Jesus gave a new commandment concerning vows. “Again, you have heard that it was said to the people long ago, ‘Do not break your oath, but keep the oaths you have made to the Lord.’ But I tell you, Do not swear at all: either by heaven, for it is God’s throne; or by the earth, for it is his footstool; or by Jerusalem, for it is the city of the Great King. And do not swear by your head, for you cannot make even one hair white or black. Simply let your ‘Yes’ be ‘Yes,’ and your ‘No ,’ ‘No’; anything beyond this comes from the evil one” (Matthew 5:33-37).

The principle here is clear for Christians: do not make vows, either to the Lord or to one another. First, we are unable to know for sure whether we will be able to keep vows. The fact that we are prone to the errors in judgment which are part of our fallen nature means that we may make vows foolishly and/or because of immaturity. Further, we don’t know what the future will bring—only God does. We don’t know what will happen tomorrow (James 4:14), so to make a vow that we will do or not do something is foolish. God is the one in control, not us, and He “works all things together for good for those who love Him and are called according to His purpose” (Romans 8:28). Knowing this, we can see that it is unnecessary to make vows and indicates a lack of trust in Him. Finally, Jesus commands that our word be sufficient without making vows. When we say ‘yes’ or ‘no,’ that’s exactly what we should mean. Adding vows or oaths to our words opens us up to the influence of Satan whose desire is to trap us and compromise our Christian testimony.

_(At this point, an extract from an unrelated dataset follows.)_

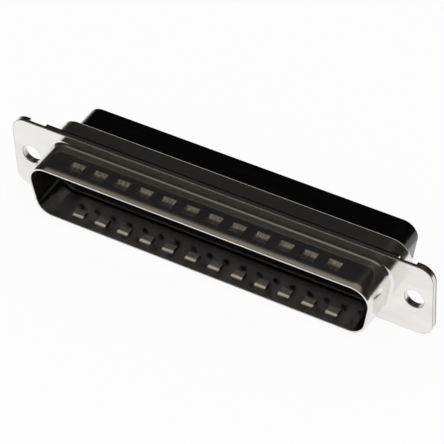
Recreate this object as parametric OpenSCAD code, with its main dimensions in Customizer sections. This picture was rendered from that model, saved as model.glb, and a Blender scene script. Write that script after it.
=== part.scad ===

. If we have made a vow foolishly and realized we cannot or should not keep it, we should confess it to God, knowing that He is “faithful and just and will forgive us our sins and purify us from all unrighteousness.” A broken vow, while serious, is not an unforgivable matter if taken to the Lord in true confession. God will not hold us to vows made imprudently, but He expects us to obey Jesus and refrain from making vows in the future.